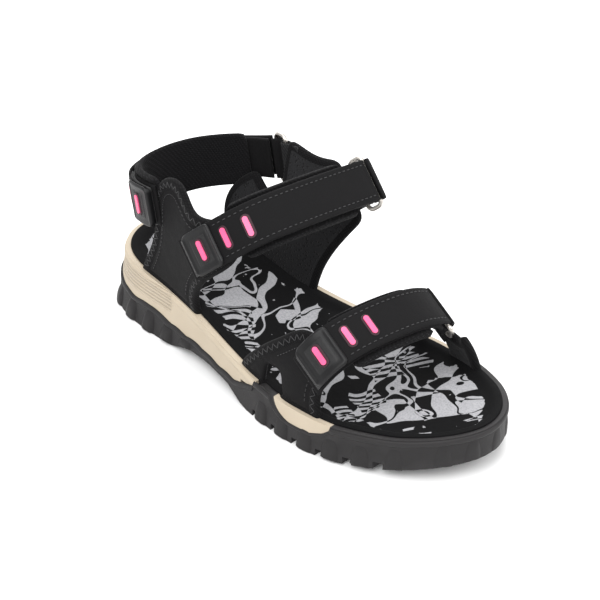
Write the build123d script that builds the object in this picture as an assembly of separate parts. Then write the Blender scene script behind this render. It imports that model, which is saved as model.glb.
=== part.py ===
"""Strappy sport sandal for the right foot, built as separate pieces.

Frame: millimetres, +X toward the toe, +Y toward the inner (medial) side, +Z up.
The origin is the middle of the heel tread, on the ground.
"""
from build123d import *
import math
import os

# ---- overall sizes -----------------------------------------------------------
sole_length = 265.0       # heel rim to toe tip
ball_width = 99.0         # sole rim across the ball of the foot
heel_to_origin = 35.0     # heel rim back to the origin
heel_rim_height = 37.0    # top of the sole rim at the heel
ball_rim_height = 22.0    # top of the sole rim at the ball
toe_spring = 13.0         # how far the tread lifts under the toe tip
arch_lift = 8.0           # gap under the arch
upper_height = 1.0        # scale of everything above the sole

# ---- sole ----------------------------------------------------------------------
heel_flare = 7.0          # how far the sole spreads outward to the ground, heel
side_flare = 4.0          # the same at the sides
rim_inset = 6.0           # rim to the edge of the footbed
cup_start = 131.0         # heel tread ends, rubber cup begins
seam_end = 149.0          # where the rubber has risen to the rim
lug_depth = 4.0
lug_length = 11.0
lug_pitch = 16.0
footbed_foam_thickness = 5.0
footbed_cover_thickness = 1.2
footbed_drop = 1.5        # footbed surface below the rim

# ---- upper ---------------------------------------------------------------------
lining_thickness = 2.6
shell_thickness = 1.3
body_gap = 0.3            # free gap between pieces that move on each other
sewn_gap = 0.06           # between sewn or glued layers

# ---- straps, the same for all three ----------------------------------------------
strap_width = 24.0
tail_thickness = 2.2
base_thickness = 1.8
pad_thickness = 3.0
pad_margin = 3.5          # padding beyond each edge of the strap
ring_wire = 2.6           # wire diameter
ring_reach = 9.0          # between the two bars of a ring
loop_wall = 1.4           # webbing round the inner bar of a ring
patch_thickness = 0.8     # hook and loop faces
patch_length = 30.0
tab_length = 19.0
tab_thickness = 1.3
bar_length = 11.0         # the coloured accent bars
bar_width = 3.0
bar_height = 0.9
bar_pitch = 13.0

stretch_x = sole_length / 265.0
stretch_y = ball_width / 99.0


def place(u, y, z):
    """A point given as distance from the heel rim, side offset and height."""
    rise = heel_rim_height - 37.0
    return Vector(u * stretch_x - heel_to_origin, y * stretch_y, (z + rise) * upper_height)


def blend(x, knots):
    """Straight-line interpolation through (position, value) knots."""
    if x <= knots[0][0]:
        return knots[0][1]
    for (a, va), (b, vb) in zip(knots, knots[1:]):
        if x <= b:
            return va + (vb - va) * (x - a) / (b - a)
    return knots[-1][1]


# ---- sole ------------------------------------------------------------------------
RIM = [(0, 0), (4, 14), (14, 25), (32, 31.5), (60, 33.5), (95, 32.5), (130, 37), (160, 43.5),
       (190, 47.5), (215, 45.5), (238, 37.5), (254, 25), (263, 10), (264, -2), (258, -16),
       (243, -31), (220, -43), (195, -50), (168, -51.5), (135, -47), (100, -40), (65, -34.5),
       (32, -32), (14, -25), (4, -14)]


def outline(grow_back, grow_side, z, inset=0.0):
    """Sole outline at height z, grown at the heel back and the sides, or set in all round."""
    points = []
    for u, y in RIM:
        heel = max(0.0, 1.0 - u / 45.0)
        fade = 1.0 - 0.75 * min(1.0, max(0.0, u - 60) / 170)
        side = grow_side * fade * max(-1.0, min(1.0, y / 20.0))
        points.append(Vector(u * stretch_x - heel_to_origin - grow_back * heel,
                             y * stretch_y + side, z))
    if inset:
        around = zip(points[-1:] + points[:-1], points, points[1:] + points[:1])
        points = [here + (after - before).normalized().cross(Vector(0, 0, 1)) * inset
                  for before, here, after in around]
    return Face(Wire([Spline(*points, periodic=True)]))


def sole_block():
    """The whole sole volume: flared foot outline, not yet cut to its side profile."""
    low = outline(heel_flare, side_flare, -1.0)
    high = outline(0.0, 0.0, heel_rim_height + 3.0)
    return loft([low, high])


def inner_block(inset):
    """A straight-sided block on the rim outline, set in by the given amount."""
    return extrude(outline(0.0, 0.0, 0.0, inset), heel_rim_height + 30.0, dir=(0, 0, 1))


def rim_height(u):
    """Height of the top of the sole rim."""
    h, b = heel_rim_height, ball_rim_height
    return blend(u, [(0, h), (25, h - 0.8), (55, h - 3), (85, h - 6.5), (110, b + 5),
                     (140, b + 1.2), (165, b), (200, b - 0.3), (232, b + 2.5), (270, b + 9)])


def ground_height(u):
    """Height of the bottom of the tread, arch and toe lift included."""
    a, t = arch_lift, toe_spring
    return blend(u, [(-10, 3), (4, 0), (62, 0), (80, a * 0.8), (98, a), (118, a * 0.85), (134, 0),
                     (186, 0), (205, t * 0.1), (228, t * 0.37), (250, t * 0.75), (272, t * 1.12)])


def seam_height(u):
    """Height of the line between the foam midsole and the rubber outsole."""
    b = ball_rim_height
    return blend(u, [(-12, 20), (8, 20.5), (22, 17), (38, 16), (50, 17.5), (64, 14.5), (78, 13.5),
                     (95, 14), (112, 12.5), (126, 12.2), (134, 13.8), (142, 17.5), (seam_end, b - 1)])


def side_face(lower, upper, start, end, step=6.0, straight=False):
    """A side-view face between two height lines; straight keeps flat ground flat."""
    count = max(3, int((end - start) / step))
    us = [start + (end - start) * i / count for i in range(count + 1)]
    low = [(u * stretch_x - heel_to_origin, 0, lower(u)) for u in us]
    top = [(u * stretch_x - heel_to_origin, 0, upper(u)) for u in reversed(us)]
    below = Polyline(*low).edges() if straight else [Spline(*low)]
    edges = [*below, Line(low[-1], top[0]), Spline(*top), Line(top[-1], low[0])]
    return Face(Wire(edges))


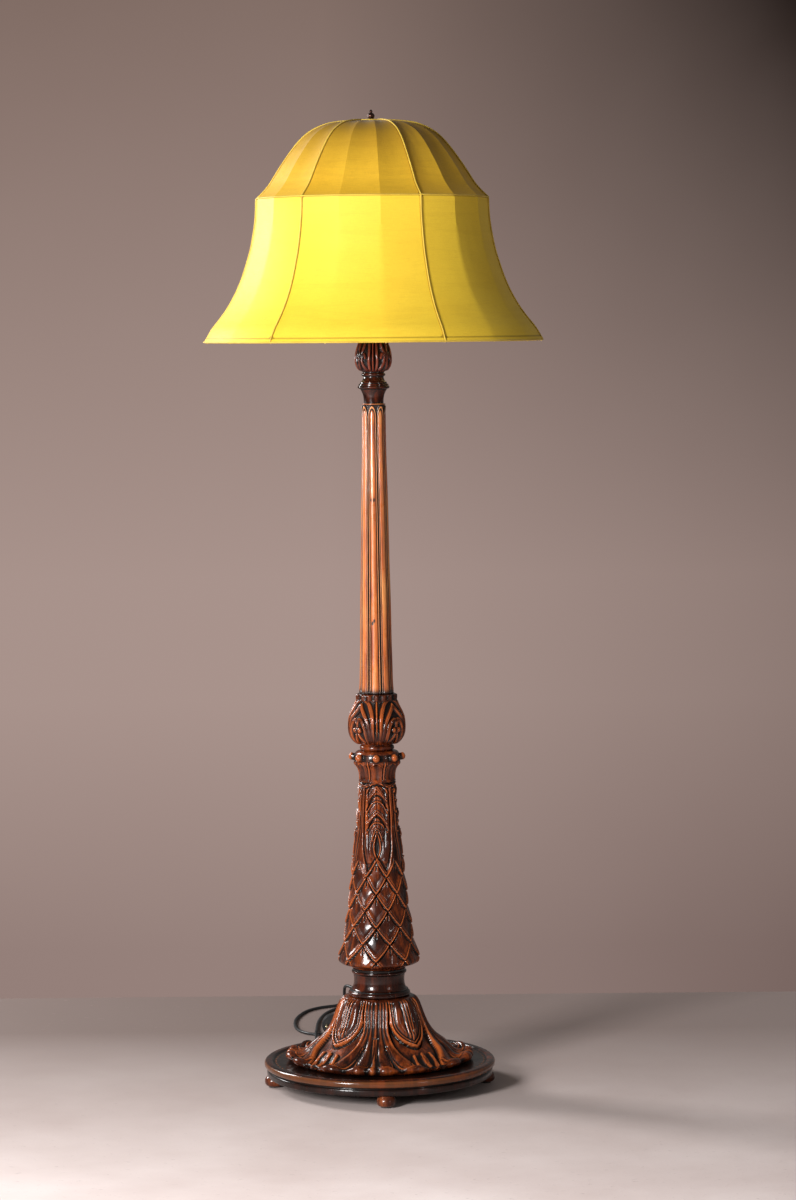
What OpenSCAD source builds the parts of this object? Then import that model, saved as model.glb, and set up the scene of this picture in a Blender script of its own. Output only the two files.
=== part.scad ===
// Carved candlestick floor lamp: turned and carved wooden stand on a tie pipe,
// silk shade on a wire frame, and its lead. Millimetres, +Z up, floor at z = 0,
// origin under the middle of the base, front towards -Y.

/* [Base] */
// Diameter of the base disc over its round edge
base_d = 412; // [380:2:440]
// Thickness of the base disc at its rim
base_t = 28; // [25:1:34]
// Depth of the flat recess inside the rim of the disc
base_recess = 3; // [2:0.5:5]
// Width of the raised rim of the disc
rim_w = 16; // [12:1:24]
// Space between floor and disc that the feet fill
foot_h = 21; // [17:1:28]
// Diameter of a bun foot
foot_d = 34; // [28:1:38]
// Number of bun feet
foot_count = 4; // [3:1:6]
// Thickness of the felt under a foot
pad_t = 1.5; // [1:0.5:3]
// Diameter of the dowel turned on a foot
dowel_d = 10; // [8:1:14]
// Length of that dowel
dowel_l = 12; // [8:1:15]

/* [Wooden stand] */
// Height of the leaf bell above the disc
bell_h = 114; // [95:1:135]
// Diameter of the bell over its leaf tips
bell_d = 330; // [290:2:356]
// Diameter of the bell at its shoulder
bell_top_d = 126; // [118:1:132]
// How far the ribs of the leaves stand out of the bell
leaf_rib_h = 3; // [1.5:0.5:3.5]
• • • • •
_Given exercise_. Reproduce the material precisely, including every line.

_Answer to this exercise_.
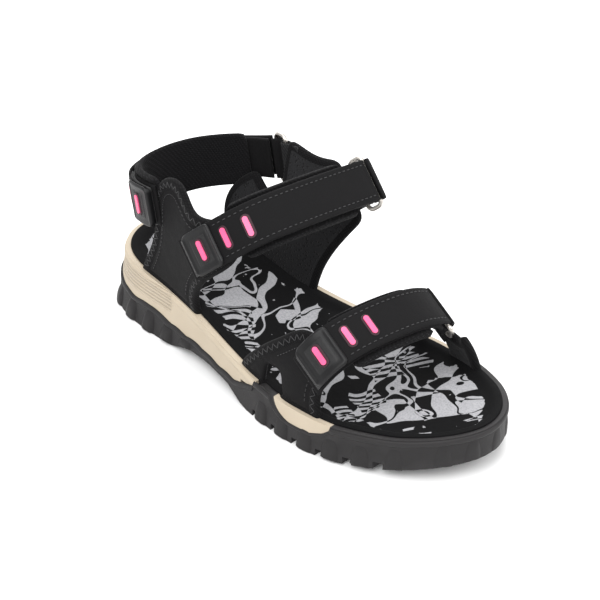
Write the build123d script that builds the object in this picture as an assembly of separate parts. Then write the Blender scene script behind this render. It imports that model, which is saved as model.glb.
=== part.py ===
"""Strappy sport sandal for the right foot, built as separate pieces.

Frame: millimetres, +X toward the toe, +Y toward the inner (medial) side, +Z up.
The origin is the middle of the heel tread, on the ground.
"""
from build123d import *
import math
import os

# ---- overall sizes -----------------------------------------------------------
sole_length = 265.0       # heel rim to toe tip
ball_width = 99.0         # sole rim across the ball of the foot
heel_to_origin = 35.0     # heel rim back to the origin
heel_rim_height = 37.0    # top of the sole rim at the heel
ball_rim_height = 22.0    # top of the sole rim at the ball
toe_spring = 13.0         # how far the tread lifts under the toe tip
arch_lift = 8.0           # gap under the arch
upper_height = 1.0        # scale of everything above the sole

# ---- sole ----------------------------------------------------------------------
heel_flare = 7.0          # how far the sole spreads outward to the ground, heel
side_flare = 4.0          # the same at the sides
rim_inset = 6.0           # rim to the edge of the footbed
cup_start = 131.0         # heel tread ends, rubber cup begins
seam_end = 149.0          # where the rubber has risen to the rim
lug_depth = 4.0
lug_length = 11.0
lug_pitch = 16.0
footbed_foam_thickness = 5.0
footbed_cover_thickness = 1.2
footbed_drop = 1.5        # footbed surface below the rim

# ---- upper ---------------------------------------------------------------------
lining_thickness = 2.6
shell_thickness = 1.3
body_gap = 0.3            # free gap between pieces that move on each other
sewn_gap = 0.06           # between sewn or glued layers

# ---- straps, the same for all three ----------------------------------------------
strap_width = 24.0
tail_thickness = 2.2
base_thickness = 1.8
pad_thickness = 3.0
pad_margin = 3.5          # padding beyond each edge of the strap
ring_wire = 2.6           # wire diameter
ring_reach = 9.0          # between the two bars of a ring
loop_wall = 1.4           # webbing round the inner bar of a ring
patch_thickness = 0.8     # hook and loop faces
patch_length = 30.0
tab_length = 19.0
tab_thickness = 1.3
bar_length = 11.0         # the coloured accent bars
bar_width = 3.0
bar_height = 0.9
bar_pitch = 13.0

stretch_x = sole_length / 265.0
stretch_y = ball_width / 99.0


def place(u, y, z):
    """A point given as distance from the heel rim, side offset and height."""
    rise = heel_rim_height - 37.0
    return Vector(u * stretch_x - heel_to_origin, y * stretch_y, (z + rise) * upper_height)


def blend(x, knots):
    """Straight-line interpolation through (position, value) knots."""
    if x <= knots[0][0]:
        return knots[0][1]
    for (a, va), (b, vb) in zip(knots, knots[1:]):
        if x <= b:
            return va + (vb - va) * (x - a) / (b - a)
    return knots[-1][1]


# ---- sole ------------------------------------------------------------------------
RIM = [(0, 0), (4, 14), (14, 25), (32, 31.5), (60, 33.5), (95, 32.5), (130, 37), (160, 43.5),
       (190, 47.5), (215, 45.5), (238, 37.5), (254, 25), (263, 10), (264, -2), (258, -16),
       (243, -31), (220, -43), (195, -50), (168, -51.5), (135, -47), (100, -40), (65, -34.5),
       (32, -32), (14, -25), (4, -14)]


def outline(grow_back, grow_side, z, inset=0.0):
    """Sole outline at height z, grown at the heel back and the sides, or set in all round."""
    points = []
    for u, y in RIM:
        heel = max(0.0, 1.0 - u / 45.0)
        fade = 1.0 - 0.75 * min(1.0, max(0.0, u - 60) / 170)
        side = grow_side * fade * max(-1.0, min(1.0, y / 20.0))
        points.append(Vector(u * stretch_x - heel_to_origin - grow_back * heel,
                             y * stretch_y + side, z))
    if inset:
        around = zip(points[-1:] + points[:-1], points, points[1:] + points[:1])
        points = [here + (after - before).normalized().cross(Vector(0, 0, 1)) * inset
                  for before, here, after in around]
    return Face(Wire([Spline(*points, periodic=True)]))


def sole_block():
    """The whole sole volume: flared foot outline, not yet cut to its side profile."""
    low = outline(heel_flare, side_flare, -1.0)
    high = outline(0.0, 0.0, heel_rim_height + 3.0)
    return loft([low, high])


def inner_block(inset):
    """A straight-sided block on the rim outline, set in by the given amount."""
    return extrude(outline(0.0, 0.0, 0.0, inset), heel_rim_height + 30.0, dir=(0, 0, 1))


def rim_height(u):
    """Height of the top of the sole rim."""
    h, b = heel_rim_height, ball_rim_height
    return blend(u, [(0, h), (25, h - 0.8), (55, h - 3), (85, h - 6.5), (110, b + 5),
                     (140, b + 1.2), (165, b), (200, b - 0.3), (232, b + 2.5), (270, b + 9)])


def ground_height(u):
    """Height of the bottom of the tread, arch and toe lift included."""
    a, t = arch_lift, toe_spring
    return blend(u, [(-10, 3), (4, 0), (62, 0), (80, a * 0.8), (98, a), (118, a * 0.85), (134, 0),
                     (186, 0), (205, t * 0.1), (228, t * 0.37), (250, t * 0.75), (272, t * 1.12)])


def seam_height(u):
    """Height of the line between the foam midsole and the rubber outsole."""
    b = ball_rim_height
    return blend(u, [(-12, 20), (8, 20.5), (22, 17), (38, 16), (50, 17.5), (64, 14.5), (78, 13.5),
                     (95, 14), (112, 12.5), (126, 12.2), (134, 13.8), (142, 17.5), (seam_end, b - 1)])


def side_face(lower, upper, start, end, step=6.0, straight=False):
    """A side-view face between two height lines; straight keeps flat ground flat."""
    count = max(3, int((end - start) / step))
    us = [start + (end - start) * i / count for i in range(count + 1)]
    low = [(u * stretch_x - heel_to_origin, 0, lower(u)) for u in us]
    top = [(u * stretch_x - heel_to_origin, 0, upper(u)) for u in reversed(us)]
    below = Polyline(*low).edges() if straight else [Spline(*low)]
    edges = [*below, Line(low[-1], top[0]), Spline(*top), Line(top[-1], low[0])]
    return Face(Wire(edges))


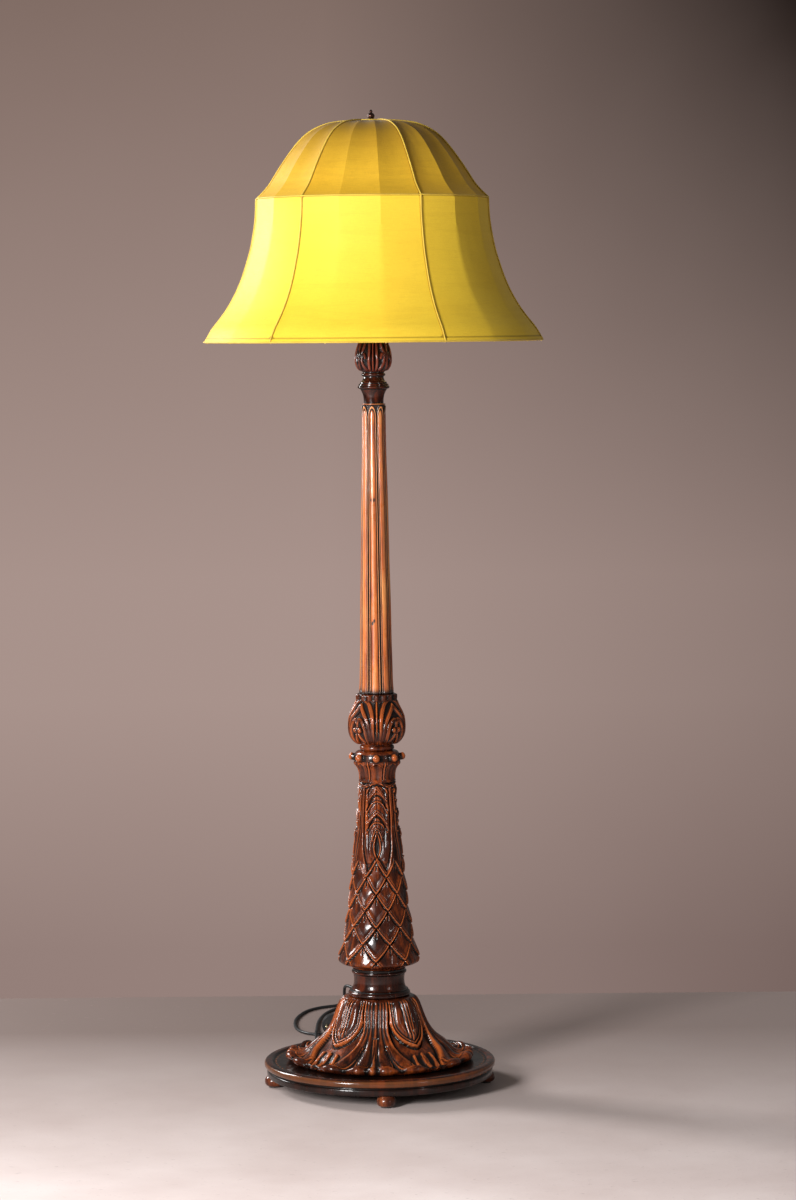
What OpenSCAD source builds the parts of this object? Then import that model, saved as model.glb, and set up the scene of this picture in a Blender script of its own. Output only the two files.
=== part.scad ===
// Carved candlestick floor lamp: turned and carved wooden stand on a tie pipe,
// silk shade on a wire frame, and its lead. Millimetres, +Z up, floor at z = 0,
// origin under the middle of the base, front towards -Y.

/* [Base] */
// Diameter of the base disc over its round edge
base_d = 412; // [380:2:440]
// Thickness of the base disc at its rim
base_t = 28; // [25:1:34]
// Depth of the flat recess inside the rim of the disc
base_recess = 3; // [2:0.5:5]
// Width of the raised rim of the disc
rim_w = 16; // [12:1:24]
// Space between floor and disc that the feet fill
foot_h = 21; // [17:1:28]
// Diameter of a bun foot
foot_d = 34; // [28:1:38]
// Number of bun feet
foot_count = 4; // [3:1:6]
// Thickness of the felt under a foot
pad_t = 1.5; // [1:0.5:3]
// Diameter of the dowel turned on a foot
dowel_d = 10; // [8:1:14]
// Length of that dowel
dowel_l = 12; // [8:1:15]

/* [Wooden stand] */
// Height of the leaf bell above the disc
bell_h = 114; // [95:1:135]
// Diameter of the bell over its leaf tips
bell_d = 330; // [290:2:356]
// Diameter of the bell at its shoulder
bell_top_d = 126; // [118:1:132]
// How far the ribs of the leaves stand out of the bell
leaf_rib_h = 3; // [1.5:0.5:3.5]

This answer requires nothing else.